FRANCISCO PÉREZ PUCHE, CRONISTA OFICIAL DE VALENCIA
Dos años antes de la instalación de la máquina de vapor en La Batifora, un asombroso barco había llegado al puerto de Valencia causando gran admiración. Fue el 10 de agosto de 1835, y se trataba de “El Balear”, un buque de velas, como los demás, que sin embargo había incorporado a sus costados dos grandes ruedas de paletas impulsadas por el pistón de una caldera de vapor. El buque, que avanzaba rápido batiendo las olas, echaba un espeso humo negro por su chimenea. Y llegó a Valencia a causa de una epidemia, la que tenía cerrado por cuarentena el puerto de Marsella. Su armador, una compañía catalana muy innovadora, lo estaba empleando para llevar pasaje a ese puerto francés desde Barcelona; pero cuando se decretó el cierra sanitario, cambió de planes e hizo que el buque fuera desde la ciudad condal a Valencia, haciendo escala en Tarragona.
En su primer viaje, el buque zarpó a las seis de la mañana y llegó a mediodía a la vieja Tarraco. Dos horas después, zarpaba con rumbo sur para llegar a Valencia al amanecer del día siguiente. Era muy rápido poder ir de Barcelona a Valencia en veinticuatro horas, y mucho más cómodo que hacer el trayecto en diligencia. Pero también era muy caro: viajar en la lujosa cámara de popa hasta los pies del Montjuich costaba 16 duros, una fortuna, y por hacerlo en la proa, con más ajetreo de mar, cobraban doce duros y medio. Pero así se inició el servicio de vapores, con ese “Balear” histórico que pronto tuvo hermanos gemelos que crearon una red de transporte de personas y mercancías entre toda la costa mediterránea española, el sur de Francia y las Islas Baleares. En solo quince años, el transporte marítimo apostó decididamente por el vapor. Justo a tiempo para la aplicación del mismo principio de tracción al ferrocarril.

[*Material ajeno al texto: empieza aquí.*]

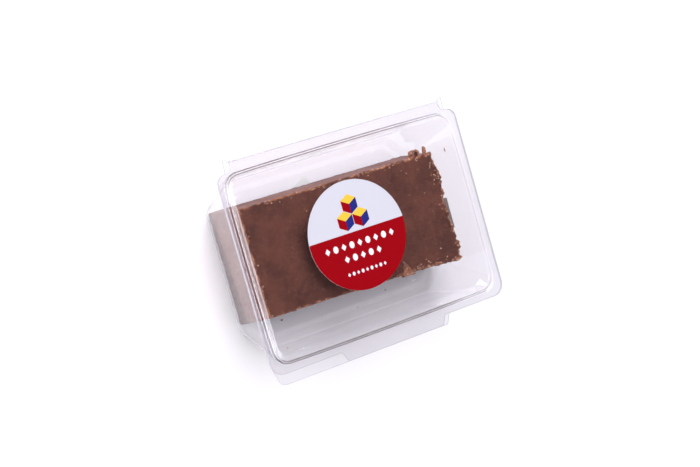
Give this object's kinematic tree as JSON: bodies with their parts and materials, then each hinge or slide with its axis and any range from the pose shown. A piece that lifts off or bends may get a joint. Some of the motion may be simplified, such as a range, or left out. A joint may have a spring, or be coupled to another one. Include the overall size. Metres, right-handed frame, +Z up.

La fuerza del vapor de agua generada por una caldera a la que se aplica fuego era conocida por todo el que usaba marmitas desde épocas antiguas. Romanos y griegos comprendieron las posibilidades de esa potencia, pero no la aplicaron de forma práctica. Hay que esperar al siglo XVIII para ver al inglés Thomas Newcomen creando una máquina de vapor funcional que movía un pistón con una finalidad práctica: aunque con muchas complicaciones, el artilugio se usó para extraer el agua de las galerías mineras.
James Watt, escocés, trabajó años después en la universidad de Glasgow donde, en 1764, cuando reparaba una máquina de Newcomen, aplicó el principio de usar depósitos diferenciados para agua caliente y fría, un sistema que se impuso para los usos prácticos de la máquina. Aplicada para bombear agua de las minas, la máquina de vapor empezó a imponerse en el ámbito industrial. En 1789, el ingeniero español Agustín Bethencourt, considerado el padre de la ingeniería española moderna, fue enviado a Inglaterra donde estudió las máquinas en uso a petición del Gabinete de Máquinas de la corte. Las minas de Almadén fueron las primeras en utilizar un avance que, sin embargo, no encontró continuadores en otros ámbitos hasta medio siglo después, en la sedería.
En cuanto a la aplicación de la caldera de vapor a los barcos, se cita como introductor al francés Jauffroy d’Albany, que construyó uno de cuarenta metros y lo hizo navegar en 1784. El inglés Fulton hizo navegar su prototipo por el Sena en 1803 y llevó la idea, en 1807, a los Estados Unidos, donde se impusieron pronto, en los grandes ríos, los buques anchos, de poco calado y grandes ruedas de paletas. En España, el primer buque de vapor que hizo el servicio entre Barcelona y Palma, “El Mallorquín”, empezó a navegar en enero de 1934. El sistema de tracción por paletas funcionó con comodidad en los ríos y en la navegación marítima de cabotaje; la travesía del Atlántico no se hizo hasta la botadura del “Great Western” en 1838, en coincidencia con la aplicación del principio de impulsión por caldera de vapor y hélices, que fue el sistema que se extendió en el curso de pocos años como más práctico y seguro.
Con todo, “El Balear” siguió frecuentando el puerto de Valencia en navegación de pasaje y carga. En 1840 fue el encargado de traer a puerto a la regente doña Cristina, acompañado de sus hijas, una de ellas la que sería reina Isabel II.